### To do
Repeat exactly the lines of the listing below, please, starting with the first and ending with the line containing "underside at z = 0."; leave out the rest.

### 3D code data

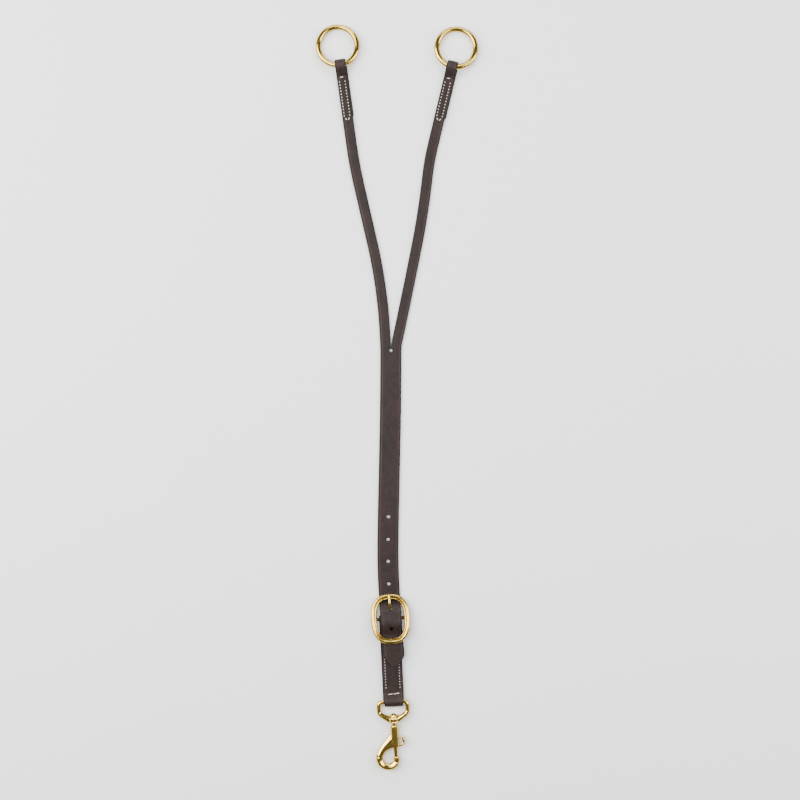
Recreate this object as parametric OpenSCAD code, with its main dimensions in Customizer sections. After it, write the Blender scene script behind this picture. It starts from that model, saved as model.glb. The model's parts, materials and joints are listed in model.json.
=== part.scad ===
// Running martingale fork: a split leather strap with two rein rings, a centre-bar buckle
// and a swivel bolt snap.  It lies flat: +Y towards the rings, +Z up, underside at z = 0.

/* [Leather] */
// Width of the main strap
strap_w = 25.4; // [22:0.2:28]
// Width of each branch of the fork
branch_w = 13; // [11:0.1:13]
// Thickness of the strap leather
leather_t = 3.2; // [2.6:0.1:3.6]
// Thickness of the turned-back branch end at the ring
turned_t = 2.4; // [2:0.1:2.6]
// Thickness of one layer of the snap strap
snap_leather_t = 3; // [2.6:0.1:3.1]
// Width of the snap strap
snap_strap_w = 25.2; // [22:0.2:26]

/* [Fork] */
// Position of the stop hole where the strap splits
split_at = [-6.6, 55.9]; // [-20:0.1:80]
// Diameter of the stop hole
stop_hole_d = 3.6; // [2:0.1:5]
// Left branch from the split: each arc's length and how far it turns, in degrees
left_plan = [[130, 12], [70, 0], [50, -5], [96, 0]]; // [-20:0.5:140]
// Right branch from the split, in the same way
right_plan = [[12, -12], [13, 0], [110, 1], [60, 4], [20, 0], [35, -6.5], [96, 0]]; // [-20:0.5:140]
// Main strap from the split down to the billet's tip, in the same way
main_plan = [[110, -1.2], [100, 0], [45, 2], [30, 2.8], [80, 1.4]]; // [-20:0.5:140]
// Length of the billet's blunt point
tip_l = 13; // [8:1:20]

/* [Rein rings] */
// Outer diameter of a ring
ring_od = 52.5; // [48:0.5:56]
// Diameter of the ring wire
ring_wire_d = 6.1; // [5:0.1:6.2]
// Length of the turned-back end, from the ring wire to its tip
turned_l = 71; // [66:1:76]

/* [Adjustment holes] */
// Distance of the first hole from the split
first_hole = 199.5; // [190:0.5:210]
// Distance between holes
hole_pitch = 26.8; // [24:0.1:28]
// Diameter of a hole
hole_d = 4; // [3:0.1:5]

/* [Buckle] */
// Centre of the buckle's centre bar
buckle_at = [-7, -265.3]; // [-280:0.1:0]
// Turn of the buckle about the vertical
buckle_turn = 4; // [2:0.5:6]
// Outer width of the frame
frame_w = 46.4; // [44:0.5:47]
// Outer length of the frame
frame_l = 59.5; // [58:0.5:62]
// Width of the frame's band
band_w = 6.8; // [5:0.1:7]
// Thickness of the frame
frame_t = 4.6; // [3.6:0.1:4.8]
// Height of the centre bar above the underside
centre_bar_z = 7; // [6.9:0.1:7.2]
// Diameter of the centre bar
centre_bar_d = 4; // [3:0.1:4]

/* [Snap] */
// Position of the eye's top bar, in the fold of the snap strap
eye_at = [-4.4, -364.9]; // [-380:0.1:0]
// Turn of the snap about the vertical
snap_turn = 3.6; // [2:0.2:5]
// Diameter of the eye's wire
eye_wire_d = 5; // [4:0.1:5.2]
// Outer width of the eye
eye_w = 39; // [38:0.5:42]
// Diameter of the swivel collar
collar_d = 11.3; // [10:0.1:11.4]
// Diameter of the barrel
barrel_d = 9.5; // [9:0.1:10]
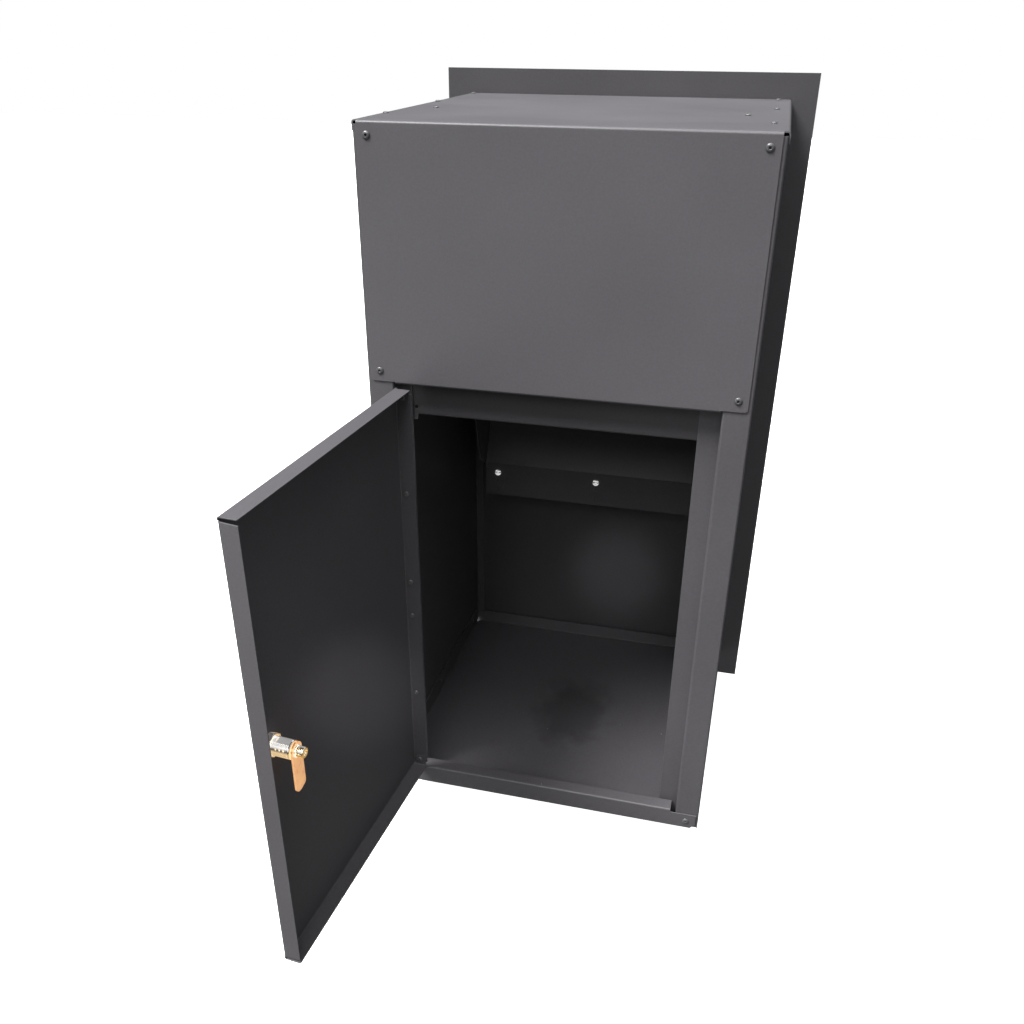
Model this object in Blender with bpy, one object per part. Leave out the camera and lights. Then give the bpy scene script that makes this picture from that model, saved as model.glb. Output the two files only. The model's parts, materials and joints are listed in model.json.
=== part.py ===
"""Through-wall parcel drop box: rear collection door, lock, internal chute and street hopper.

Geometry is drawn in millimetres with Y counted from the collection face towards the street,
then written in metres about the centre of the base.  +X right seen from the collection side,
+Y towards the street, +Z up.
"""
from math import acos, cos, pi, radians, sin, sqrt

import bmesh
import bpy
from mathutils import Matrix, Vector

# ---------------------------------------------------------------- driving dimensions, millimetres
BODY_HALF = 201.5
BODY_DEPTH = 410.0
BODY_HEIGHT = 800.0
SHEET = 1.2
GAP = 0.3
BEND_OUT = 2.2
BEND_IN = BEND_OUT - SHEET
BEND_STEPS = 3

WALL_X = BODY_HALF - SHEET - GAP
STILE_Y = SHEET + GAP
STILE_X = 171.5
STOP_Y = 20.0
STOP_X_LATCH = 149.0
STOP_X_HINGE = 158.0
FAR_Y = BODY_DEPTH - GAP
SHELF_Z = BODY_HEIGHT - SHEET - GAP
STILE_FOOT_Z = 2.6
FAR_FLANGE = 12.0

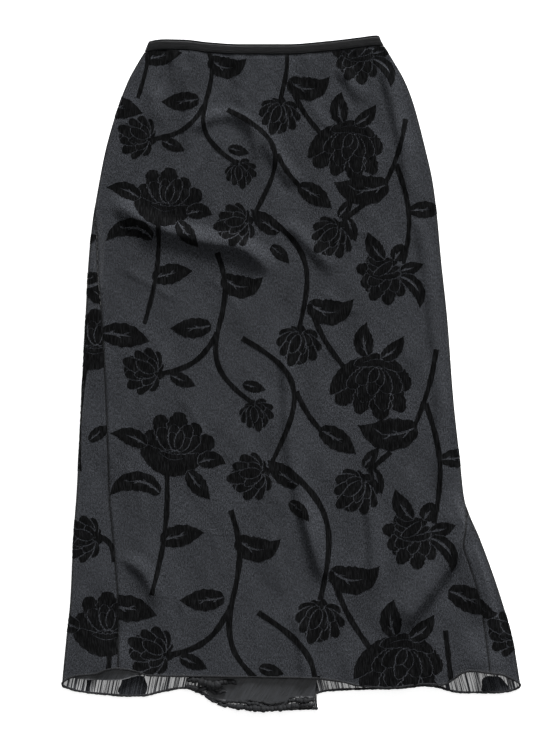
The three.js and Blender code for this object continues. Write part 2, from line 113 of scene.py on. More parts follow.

### Reply
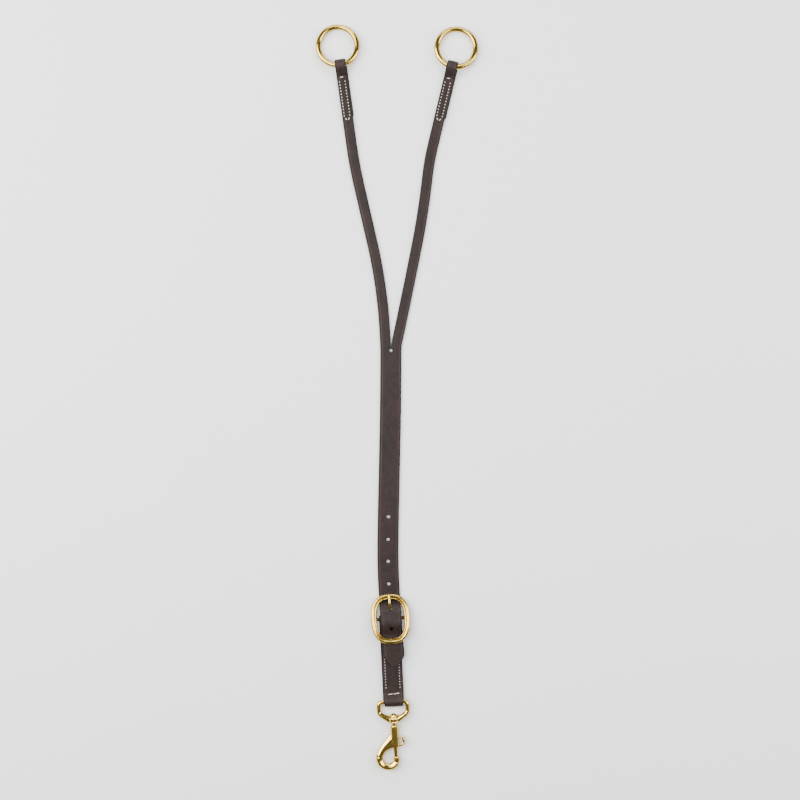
Recreate this object as parametric OpenSCAD code, with its main dimensions in Customizer sections. After it, write the Blender scene script behind this picture. It starts from that model, saved as model.glb. The model's parts, materials and joints are listed in model.json.
=== part.scad ===
// Running martingale fork: a split leather strap with two rein rings, a centre-bar buckle
// and a swivel bolt snap.  It lies flat: +Y towards the rings, +Z up, underside at z = 0.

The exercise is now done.